Cormac McCarthy won the Pulitzer prize this year for The Road, which is SF. Right now the entire country is reading the magic realism of Gabriel Garcia Marquez’ Love in the Time of Cholera, as Oprah picked it this month for her book club. Speculative fiction is alive, well and much-honored. What’s not much honored is epic fantasy written in the tradition of Tolkien. I don’t see this changing any time soon. Just the word “fantasy” alone is enough to send the critics running. Why this is, I’m not sure. To a certain extent all “genres”--romance, westerns, epic fantasy, who dunits--are unfairly dismissed by the critics.
- It's said that there's a certain lack of respect from writers (non-speculative fiction) towards authors of genre fiction, especially female writers. Have you had to deal with any such problems and what are your thoughts on the subject?
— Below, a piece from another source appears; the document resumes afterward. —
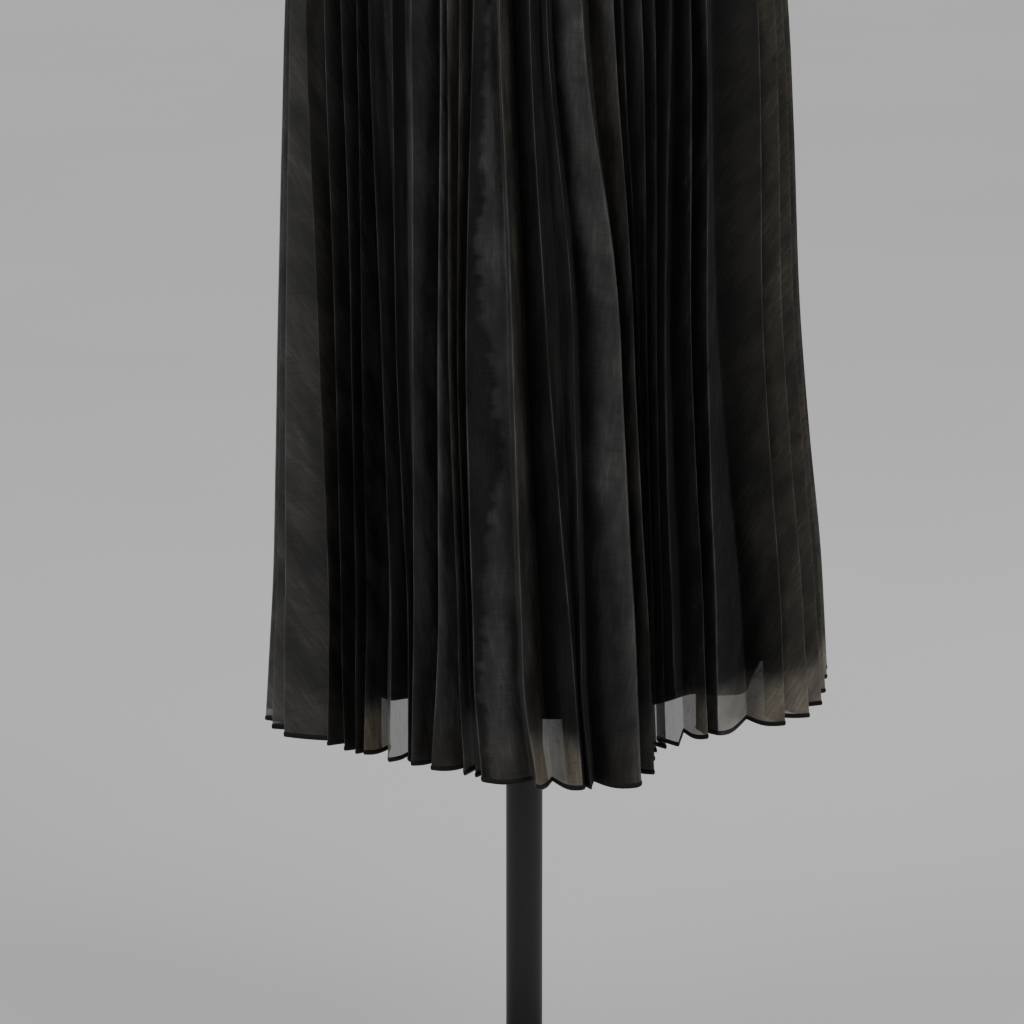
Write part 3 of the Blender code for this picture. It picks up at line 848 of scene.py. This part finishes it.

I’ve been told many times that while women buy books by both male and female writers, men prefer to buy books by male writers. I’m not sure if this is true. I believe a book finds its audience through word-of-mouth, and a good book appeals equally to both men and women.
- Anything else?
I write the story I want to read. That’s my guiding principle as a writer. From an early age I was drawn to epic fantasy. The scale appeals to me, the idea that everything we hold precious depends upon the decisions of a handful of people. As a writer I’m playing with the highest possible stakes--if all goes well, life as we know it continues. If one key thing goes wrong it all ends. That’s exciting to me. It gives me chills and I hope to pass along those chills to my readers.